Vertex Normals

 From:  Michael Gibson
6069.2 In reply to 6069.1 
Hi Andrei - the vertex normals are shading information that's included with the geometry. They are surface normals (surface perpendicular directions) included for each polygon vertex that tells the renderer how to shade the polygon as if it were a smooth surface instead of actually a flat facet.

It's important to have vertex normals go through into your rendering program in order to have the shaded rendered result look the same as the original NURBS surface data.

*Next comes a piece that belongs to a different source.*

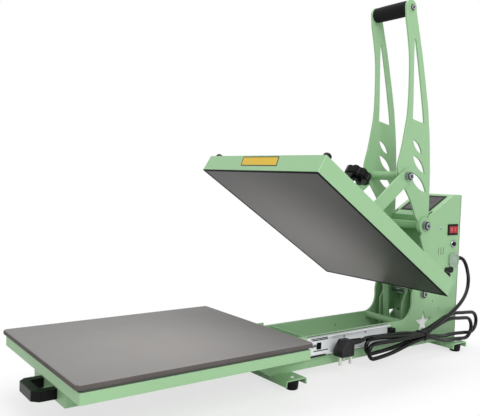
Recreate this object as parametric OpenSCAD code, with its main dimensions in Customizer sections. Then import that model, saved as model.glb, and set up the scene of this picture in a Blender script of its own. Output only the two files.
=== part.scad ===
// Slide-out heat press: a clamshell press whose lower platen pulls out on telescopic slides.
// Lengths are in millimetres. +Z is up, the drawer pulls out towards -Y and +X is the operator's right.
// The origin is on the ground, under the middle of the outline, the loose mains lead left out.
// It is drawn open and pulled out: the drawer fully forward and the upper platen tilted up.

/* [Lower platen] */
// Width of the pad
pad_w = 406; // [340:1:460]
// Length of the pad, front to back
pad_l = 508; // [450:1:560]
// Thickness of the soft pad
pad_t = 11; // [6:0.5:16]
// Corner radius of the pad
pad_corner_r = 9; // [3:1:20]
// Thickness of the bed plate under the pad
bed_t = 3.6; // [2:0.2:6]
// Height of the tray's folded rim
rim_h = 20; // [12:1:24]
// Thickness of folded sheet
sheet_t = 2; // [1.2:0.1:3]
// Reach of the pull handle ahead of the apron
handle_reach = 44; // [34:1:60]
// Width of the pull handle
handle_w = 88; // [70:1:120]
// Height of the pull handle's bar
handle_h = 19; // [14:1:24]

/* [Slides] */
// Distance that the drawer travels
drawer_travel = 420; // [340:1:420]
// Length of each slide member
slide_l = 430; // [425:1:440]
// Height of the slides
slide_h = 46; // [42:1:46]
// Width that a slide takes between the rail and the drawer's hanger
slide_gap = 13; // [12.7:0.1:15]

/* [Base] */
// Length of the side plates
base_l = 732; // [700:1:780]
// Width over the side plates
base_w = 132; // [124:1:150]
// Thickness of the side plates
plate_t = 5; // [4:0.5:6]
// Height of the rail part of the side plates
rail_h = 76; // [70:1:84]
// Height of the control box above the ground
box_top_z = 437; // [425:1:470]
// Length of the outriggers, side to side
outrigger_l = 224; // [200:1:280]
// Width of the outriggers, front to back
outrigger_w = 60; // [50:1:64]
// Height of the rubber feet
foot_h = 23; // [20:1:30]
// Diameter of the rubber feet
foot_d = 32; // [24:1:40]

/* [Upper platen] */
// How far the upper platen is tilted open
open_tilt = 32.7; // [20:0.1:33]
// Gap left between the pad and the closed heat platen
press_gap = 2; // [1:0.5:6]
// Height of the cover's skirt
cover_h = 41; // [36:1:46]
// How far the cover stands out past the pad on each side
cover_side = 7.7; // [4:0.1:15]
// How far the cover stands out past the pad at the front and at the back
cover_end = 14.8; // [8:0.1:20]
// Thickness of the heat platen
heater_t = 16; // [12:1:18]
// Diameter of the pressure knob
knob_d = 70; // [50:1:80]
// Height of the pressure knob
knob_h = 24; // [18:1:30]

/* [Linkage] */
// Height of the platen pivot above the bottom of the side plates
pivot_rise = 140; // [138:1:144]
// Distance of the platen pivot from the rear edge of the side plates
pivot_setback = 155; // [150:1:160]
// Diameter of the main pivot shaft
shaft_d = 20; // [16:1:24]
// Height of the lever pivot above the bottom of the side plates
lever_rise = 326; // [322:1:330]
// Distance of the lever pivot from the rear edge of the side plates
lever_setback = 161; // [158:1:164]
// Diameter of the lever pivot bolt
lever_bolt_d = 16; // [12:1:18]
// Height of the grip above the lever pivot
lever_h = 567; // [500:1:620]
// Thickness of the lever and link plates
lever_t = 5; // [4:0.5:5]
// Diameter of the foam grip
grip_d = 40; // [32:1:44]
// Diameter of the gas spring's cylinder
strut_d = 18; // [16:1:24]

/* [Mains lead] */
// Diameter of the mains lead
cord_d = 10; // [8:0.1:10]
// Turns in the tied hank
hank_turns = 2; // [1:1:2]

/* [Hidden] */

$fn = 64;
// Fineness of small round parts, and of the children of a hull
small_fn = 32;
// Overrun of every cut, running fit of a shaft in its bore, and gap between parts that pass each other
cut = 1;
fit = 0.05;
clear = 0.3;

mint = [0.56, 0.76, 0.58];
mint_dark = [0.47, 0.66, 0.49];
black = [0.07, 0.07, 0.075];
zinc = [0.72, 0.73, 0.74];
chrome = [0.80, 0.81, 0.83];

// Places along the machine
rail_overlap = 48;
apron_inset = 32;
hang_t = 3;
gland_l = 34;
whole_l = base_l + pad_l - rail_overlap - apron_inset + hang_t + handle_reach + gland_l;
rear_y = whole_l / 2 - gland_l;
rail_y = rear_y - base_l;
pad_rear_y = rail_y + rail_overlap;
pad_front_y = pad_rear_y - pad_l;
outrigger_t = 3;
rail_z = foot_h + outrigger_t;
rail_top_z = rail_z + rail_h;
tray_rise = 18.4;
tray_top_z = rail_top_z + tray_rise;
pad_top_z = tray_top_z + bed_t + pad_t;
plate_x = base_w / 2;
inner_x = plate_x - plate_t;
pivot_y = rear_y - pivot_setback;
pivot_z = rail_z + pivot_rise;
lever_y = rear_y - lever_setback;
lever_z = rail_z + lever_rise;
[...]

That's because the vertex normals that MoI exports come from the original NURBS surfaces, so they're very accurate and make the polygons get shaded to look the same as the original NURBS model.

If you throw out those vertex normals, then the renderer will calculate new ones for you (you have to have some kind of vertex normals for rendering or else everything would be all flat faceted shaded instead of any smooth shading at all), and the ones that it calculates will come from averaging the polygon face normals that are adjacent to the vertex and it's easy with CAD generated data for there to be large polygons next to small ones and that does not work very well with that sort of averaging process.

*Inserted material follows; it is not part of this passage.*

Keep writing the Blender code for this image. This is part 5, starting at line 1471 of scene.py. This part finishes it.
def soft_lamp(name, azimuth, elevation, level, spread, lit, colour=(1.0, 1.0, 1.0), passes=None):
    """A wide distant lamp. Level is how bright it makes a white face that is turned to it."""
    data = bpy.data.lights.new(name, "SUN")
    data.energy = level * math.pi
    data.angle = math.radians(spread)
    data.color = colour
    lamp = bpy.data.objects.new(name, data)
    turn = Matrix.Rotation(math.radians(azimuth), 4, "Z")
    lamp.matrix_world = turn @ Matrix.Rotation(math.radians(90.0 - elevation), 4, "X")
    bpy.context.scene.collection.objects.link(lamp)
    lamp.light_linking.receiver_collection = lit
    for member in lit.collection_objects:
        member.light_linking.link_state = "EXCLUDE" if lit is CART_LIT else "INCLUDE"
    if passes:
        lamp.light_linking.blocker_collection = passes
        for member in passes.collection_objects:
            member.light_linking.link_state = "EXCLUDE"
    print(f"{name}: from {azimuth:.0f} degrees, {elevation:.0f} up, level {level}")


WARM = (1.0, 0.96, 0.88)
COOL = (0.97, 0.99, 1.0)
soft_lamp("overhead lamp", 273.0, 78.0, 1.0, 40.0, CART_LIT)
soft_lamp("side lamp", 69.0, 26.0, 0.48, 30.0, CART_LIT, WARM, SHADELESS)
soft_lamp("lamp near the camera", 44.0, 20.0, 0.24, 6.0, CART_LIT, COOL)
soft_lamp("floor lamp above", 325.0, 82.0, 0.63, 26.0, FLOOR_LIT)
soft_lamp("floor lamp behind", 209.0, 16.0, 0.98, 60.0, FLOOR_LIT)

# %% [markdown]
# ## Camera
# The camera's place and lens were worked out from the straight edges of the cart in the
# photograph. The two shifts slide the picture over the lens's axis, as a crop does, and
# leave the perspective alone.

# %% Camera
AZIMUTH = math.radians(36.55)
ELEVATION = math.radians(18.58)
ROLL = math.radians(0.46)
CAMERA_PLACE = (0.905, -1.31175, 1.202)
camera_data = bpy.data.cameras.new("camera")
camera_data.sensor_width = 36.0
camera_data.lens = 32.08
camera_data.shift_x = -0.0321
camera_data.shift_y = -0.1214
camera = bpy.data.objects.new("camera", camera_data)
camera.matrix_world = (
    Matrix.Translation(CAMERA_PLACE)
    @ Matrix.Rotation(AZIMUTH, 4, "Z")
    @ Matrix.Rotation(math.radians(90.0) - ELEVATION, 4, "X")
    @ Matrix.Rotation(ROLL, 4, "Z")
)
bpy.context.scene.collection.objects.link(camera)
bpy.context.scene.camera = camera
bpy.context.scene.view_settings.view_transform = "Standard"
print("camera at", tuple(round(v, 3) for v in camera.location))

So you do not want to throw out the normals like you did in Cinema4D.


For 3D Coat I guess it will depend on which particular process you are using in 3D Coat, if you for example bring in a model into the voxel module there it's not polygon data anymore and new polygons will get created later on. If you are using some other module then maybe there's an option for whether to bring in vertex normals or not.

If you don't get vertex normals to come through then pretty often you will see shading artifacts.



> I know that when I import obj from moi in 3Ds Max it also looks like this.

The Max OBJ importer has a lot of problems especially in slightly older versions of Max, it's best to instead use FBX format for transferring into 3DS Max.